## Collected material:
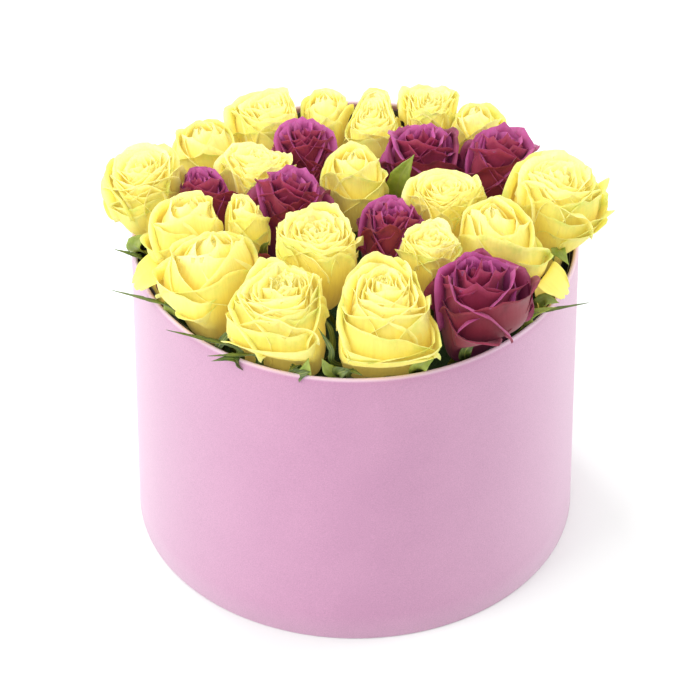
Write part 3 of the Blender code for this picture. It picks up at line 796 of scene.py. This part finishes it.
# %% Loose petals over the rim
def fallen_petal(head, petal):
    """A loose petal: its path over the rim, swept round the box, waved and curled at its lip."""
    v = np.linspace(0.02, 1.0, FALLEN_GRID[1])
    u = np.linspace(-1.0, 1.0, FALLEN_GRID[0])[:, None]
    lip = 1 - 0.10 * np.abs(u) ** 2.5 + 0.012 * np.sin(9 * u) + 0.010 * np.sin(17 * u + 1)
    start = head.neck + head.axis * 4 * MM
    path = np.stack([draped_path(start, petal, v * reach) for reach in lip[:, 0]])
    half = petal.half * MM * (0.30 + 0.70 * np.sin(0.5 * math.pi * v)) * np.sqrt(1 - 0.6 * v ** 8)
    turn = u * half / np.hypot(path[..., 0], path[..., 1])
    x = path[..., 0] * np.cos(turn) - path[..., 1] * np.sin(turn)
    y = path[..., 0] * np.sin(turn) + path[..., 1] * np.cos(turn)
    over = np.clip((v - 0.55) / 0.45, 0.0, 1.0)
    z = path[..., 2] + over * (2.0 * MM * u ** 2 + 0.8 * MM * np.sin(4 * u + 2))
    return np.stack([x, y, z], axis=-1), u, v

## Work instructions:
Print again each line of the listing above, exactly as it appears.

## Written reply:
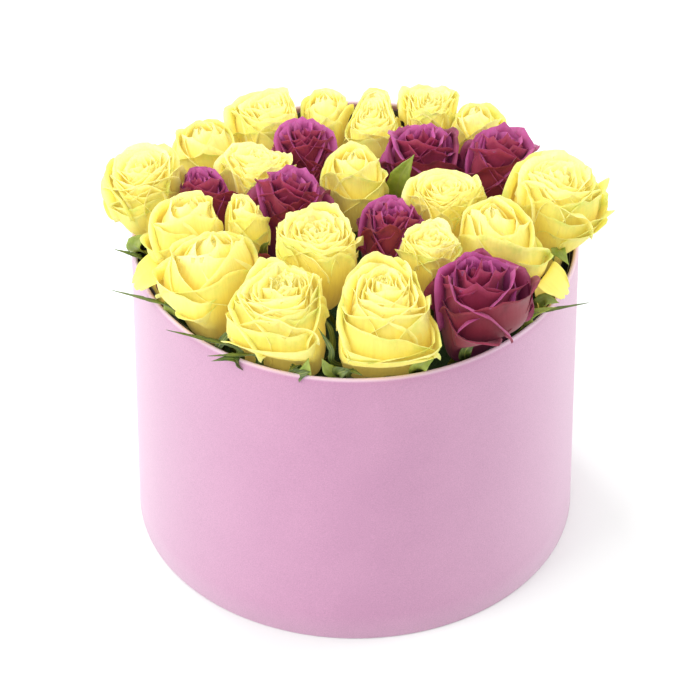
Write part 3 of the Blender code for this picture. It picks up at line 796 of scene.py. This part finishes it.
# %% Loose petals over the rim
def fallen_petal(head, petal):
    """A loose petal: its path over the rim, swept round the box, waved and curled at its lip."""
    v = np.linspace(0.02, 1.0, FALLEN_GRID[1])
    u = np.linspace(-1.0, 1.0, FALLEN_GRID[0])[:, None]
    lip = 1 - 0.10 * np.abs(u) ** 2.5 + 0.012 * np.sin(9 * u) + 0.010 * np.sin(17 * u + 1)
    start = head.neck + head.axis * 4 * MM
    path = np.stack([draped_path(start, petal, v * reach) for reach in lip[:, 0]])
    half = petal.half * MM * (0.30 + 0.70 * np.sin(0.5 * math.pi * v)) * np.sqrt(1 - 0.6 * v ** 8)
    turn = u * half / np.hypot(path[..., 0], path[..., 1])
    x = path[..., 0] * np.cos(turn) - path[..., 1] * np.sin(turn)
    y = path[..., 0] * np.sin(turn) + path[..., 1] * np.cos(turn)
    over = np.clip((v - 0.55) / 0.45, 0.0, 1.0)
    z = path[..., 2] + over * (2.0 * MM * u ** 2 + 0.8 * MM * np.sin(4 * u + 2))
    return np.stack([x, y, z], axis=-1), u, v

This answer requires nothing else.